Problem to solve: Report every line from the material that contains the word "empty".
*** Data section
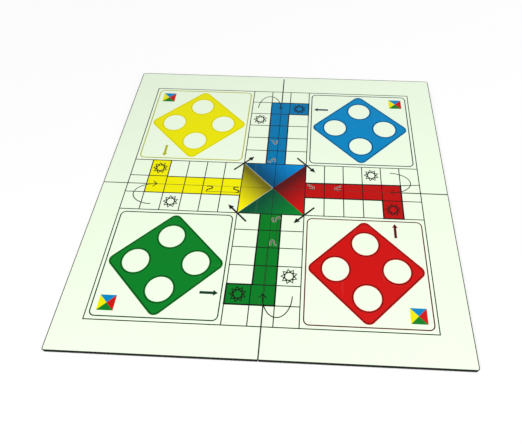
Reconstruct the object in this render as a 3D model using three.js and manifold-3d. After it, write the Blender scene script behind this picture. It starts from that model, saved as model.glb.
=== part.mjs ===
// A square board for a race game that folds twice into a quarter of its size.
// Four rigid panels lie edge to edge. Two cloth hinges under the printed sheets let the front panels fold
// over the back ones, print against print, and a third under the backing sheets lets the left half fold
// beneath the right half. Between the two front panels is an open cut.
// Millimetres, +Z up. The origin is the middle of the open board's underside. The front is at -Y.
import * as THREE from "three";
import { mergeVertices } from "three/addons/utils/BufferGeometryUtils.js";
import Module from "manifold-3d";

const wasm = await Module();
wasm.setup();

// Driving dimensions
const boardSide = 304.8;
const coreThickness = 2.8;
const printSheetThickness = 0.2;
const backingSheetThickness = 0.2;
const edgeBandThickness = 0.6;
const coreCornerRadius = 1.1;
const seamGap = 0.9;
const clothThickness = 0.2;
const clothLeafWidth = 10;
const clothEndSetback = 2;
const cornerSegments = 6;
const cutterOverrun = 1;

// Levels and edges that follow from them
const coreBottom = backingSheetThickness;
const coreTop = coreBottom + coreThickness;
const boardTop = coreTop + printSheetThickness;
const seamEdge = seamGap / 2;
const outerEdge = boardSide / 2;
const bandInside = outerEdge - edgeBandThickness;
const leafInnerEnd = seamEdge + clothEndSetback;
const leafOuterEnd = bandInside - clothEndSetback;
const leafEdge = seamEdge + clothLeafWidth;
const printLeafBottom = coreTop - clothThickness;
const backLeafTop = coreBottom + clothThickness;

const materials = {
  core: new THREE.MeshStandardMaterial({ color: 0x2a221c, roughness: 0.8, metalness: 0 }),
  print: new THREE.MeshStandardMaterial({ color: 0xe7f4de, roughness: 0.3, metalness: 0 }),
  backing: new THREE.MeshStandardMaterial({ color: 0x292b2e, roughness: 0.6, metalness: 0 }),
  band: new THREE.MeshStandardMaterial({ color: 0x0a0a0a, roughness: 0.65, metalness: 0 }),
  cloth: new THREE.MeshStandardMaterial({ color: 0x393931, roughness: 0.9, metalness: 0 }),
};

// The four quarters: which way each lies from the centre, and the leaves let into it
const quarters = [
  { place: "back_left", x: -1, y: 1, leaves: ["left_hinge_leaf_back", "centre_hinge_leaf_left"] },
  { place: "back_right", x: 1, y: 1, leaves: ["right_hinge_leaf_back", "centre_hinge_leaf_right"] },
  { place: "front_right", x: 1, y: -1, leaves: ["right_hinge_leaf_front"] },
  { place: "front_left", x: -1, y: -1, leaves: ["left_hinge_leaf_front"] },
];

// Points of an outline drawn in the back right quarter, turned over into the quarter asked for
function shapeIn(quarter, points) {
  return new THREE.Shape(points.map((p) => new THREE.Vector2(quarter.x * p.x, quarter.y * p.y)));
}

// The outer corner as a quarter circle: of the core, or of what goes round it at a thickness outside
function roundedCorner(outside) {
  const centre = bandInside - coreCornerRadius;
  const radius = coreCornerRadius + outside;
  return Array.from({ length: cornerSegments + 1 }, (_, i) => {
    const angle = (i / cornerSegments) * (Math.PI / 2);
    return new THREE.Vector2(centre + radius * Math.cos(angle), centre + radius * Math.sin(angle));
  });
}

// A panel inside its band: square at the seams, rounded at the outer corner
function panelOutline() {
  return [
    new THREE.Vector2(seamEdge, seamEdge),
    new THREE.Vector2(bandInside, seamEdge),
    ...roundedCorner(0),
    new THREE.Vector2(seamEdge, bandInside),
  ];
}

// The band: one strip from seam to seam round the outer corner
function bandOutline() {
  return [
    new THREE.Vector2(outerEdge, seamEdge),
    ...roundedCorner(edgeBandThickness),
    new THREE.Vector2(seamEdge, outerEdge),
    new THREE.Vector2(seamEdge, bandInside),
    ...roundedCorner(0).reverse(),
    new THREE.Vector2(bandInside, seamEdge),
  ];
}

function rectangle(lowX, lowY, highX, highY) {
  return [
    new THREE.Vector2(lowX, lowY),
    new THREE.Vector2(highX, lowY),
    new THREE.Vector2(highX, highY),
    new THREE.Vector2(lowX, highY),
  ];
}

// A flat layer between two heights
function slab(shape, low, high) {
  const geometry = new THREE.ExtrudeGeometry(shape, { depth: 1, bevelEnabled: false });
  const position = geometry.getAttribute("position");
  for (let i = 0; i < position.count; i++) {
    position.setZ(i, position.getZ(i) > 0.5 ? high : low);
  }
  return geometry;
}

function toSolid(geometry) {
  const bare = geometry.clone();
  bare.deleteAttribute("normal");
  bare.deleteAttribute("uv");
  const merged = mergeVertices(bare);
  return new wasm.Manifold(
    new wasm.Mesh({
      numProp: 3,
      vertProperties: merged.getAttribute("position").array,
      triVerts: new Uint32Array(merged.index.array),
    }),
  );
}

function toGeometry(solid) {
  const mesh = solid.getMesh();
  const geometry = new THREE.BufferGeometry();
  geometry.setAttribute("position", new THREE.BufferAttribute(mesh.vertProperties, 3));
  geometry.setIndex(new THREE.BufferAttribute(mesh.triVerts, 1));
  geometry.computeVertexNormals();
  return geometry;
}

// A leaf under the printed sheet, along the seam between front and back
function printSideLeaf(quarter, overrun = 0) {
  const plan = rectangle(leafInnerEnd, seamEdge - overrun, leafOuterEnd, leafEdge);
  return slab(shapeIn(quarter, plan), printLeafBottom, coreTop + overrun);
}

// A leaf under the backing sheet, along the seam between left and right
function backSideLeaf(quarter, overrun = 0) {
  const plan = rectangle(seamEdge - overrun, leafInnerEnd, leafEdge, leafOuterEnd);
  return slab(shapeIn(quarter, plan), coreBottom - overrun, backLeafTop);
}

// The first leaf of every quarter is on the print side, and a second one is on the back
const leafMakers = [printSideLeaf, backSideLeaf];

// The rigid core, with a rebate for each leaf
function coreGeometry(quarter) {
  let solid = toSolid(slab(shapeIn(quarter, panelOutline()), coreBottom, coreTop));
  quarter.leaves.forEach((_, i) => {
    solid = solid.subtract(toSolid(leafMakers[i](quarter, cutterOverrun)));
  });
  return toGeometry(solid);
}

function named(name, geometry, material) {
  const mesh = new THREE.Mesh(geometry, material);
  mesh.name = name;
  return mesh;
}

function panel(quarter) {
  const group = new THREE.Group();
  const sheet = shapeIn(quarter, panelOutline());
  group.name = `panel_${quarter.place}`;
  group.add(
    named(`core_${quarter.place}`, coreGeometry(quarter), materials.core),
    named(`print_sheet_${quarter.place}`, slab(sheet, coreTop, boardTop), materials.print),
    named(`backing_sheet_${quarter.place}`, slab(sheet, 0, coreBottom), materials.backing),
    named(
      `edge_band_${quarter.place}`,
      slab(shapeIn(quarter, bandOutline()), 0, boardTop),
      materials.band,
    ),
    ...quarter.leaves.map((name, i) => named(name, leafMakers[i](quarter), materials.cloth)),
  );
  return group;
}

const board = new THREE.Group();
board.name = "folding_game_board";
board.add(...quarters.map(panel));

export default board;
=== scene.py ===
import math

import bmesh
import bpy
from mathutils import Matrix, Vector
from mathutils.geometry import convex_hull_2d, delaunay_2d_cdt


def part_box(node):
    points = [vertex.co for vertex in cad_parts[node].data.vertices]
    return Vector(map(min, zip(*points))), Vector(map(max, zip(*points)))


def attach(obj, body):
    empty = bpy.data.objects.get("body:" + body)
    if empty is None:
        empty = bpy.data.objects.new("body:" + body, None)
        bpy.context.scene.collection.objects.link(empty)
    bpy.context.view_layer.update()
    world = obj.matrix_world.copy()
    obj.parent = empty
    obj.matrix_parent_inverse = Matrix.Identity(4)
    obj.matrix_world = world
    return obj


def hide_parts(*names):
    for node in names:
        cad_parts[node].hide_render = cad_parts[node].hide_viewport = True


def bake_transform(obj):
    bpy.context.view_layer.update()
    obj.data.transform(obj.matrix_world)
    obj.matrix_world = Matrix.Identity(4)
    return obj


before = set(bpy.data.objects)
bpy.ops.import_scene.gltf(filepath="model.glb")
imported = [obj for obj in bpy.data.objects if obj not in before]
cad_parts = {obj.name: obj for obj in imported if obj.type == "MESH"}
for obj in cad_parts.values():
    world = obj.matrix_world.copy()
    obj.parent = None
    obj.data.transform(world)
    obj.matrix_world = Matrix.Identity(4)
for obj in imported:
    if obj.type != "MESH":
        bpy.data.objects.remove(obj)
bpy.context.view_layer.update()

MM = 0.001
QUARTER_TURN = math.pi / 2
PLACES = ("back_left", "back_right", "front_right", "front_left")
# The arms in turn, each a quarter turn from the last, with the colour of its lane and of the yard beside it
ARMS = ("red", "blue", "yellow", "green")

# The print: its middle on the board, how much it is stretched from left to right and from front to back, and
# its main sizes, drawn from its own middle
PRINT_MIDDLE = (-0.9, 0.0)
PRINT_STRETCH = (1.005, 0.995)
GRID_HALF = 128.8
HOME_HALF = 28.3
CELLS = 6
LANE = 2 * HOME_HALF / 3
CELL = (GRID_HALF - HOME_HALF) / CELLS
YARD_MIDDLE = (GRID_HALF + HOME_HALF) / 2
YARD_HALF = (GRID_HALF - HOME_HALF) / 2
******
Solution:
    empty = bpy.data.objects.get("body:" + body)
    if empty is None:
        empty = bpy.data.objects.new("body:" + body, None)
        bpy.context.scene.collection.objects.link(empty)
    obj.parent = empty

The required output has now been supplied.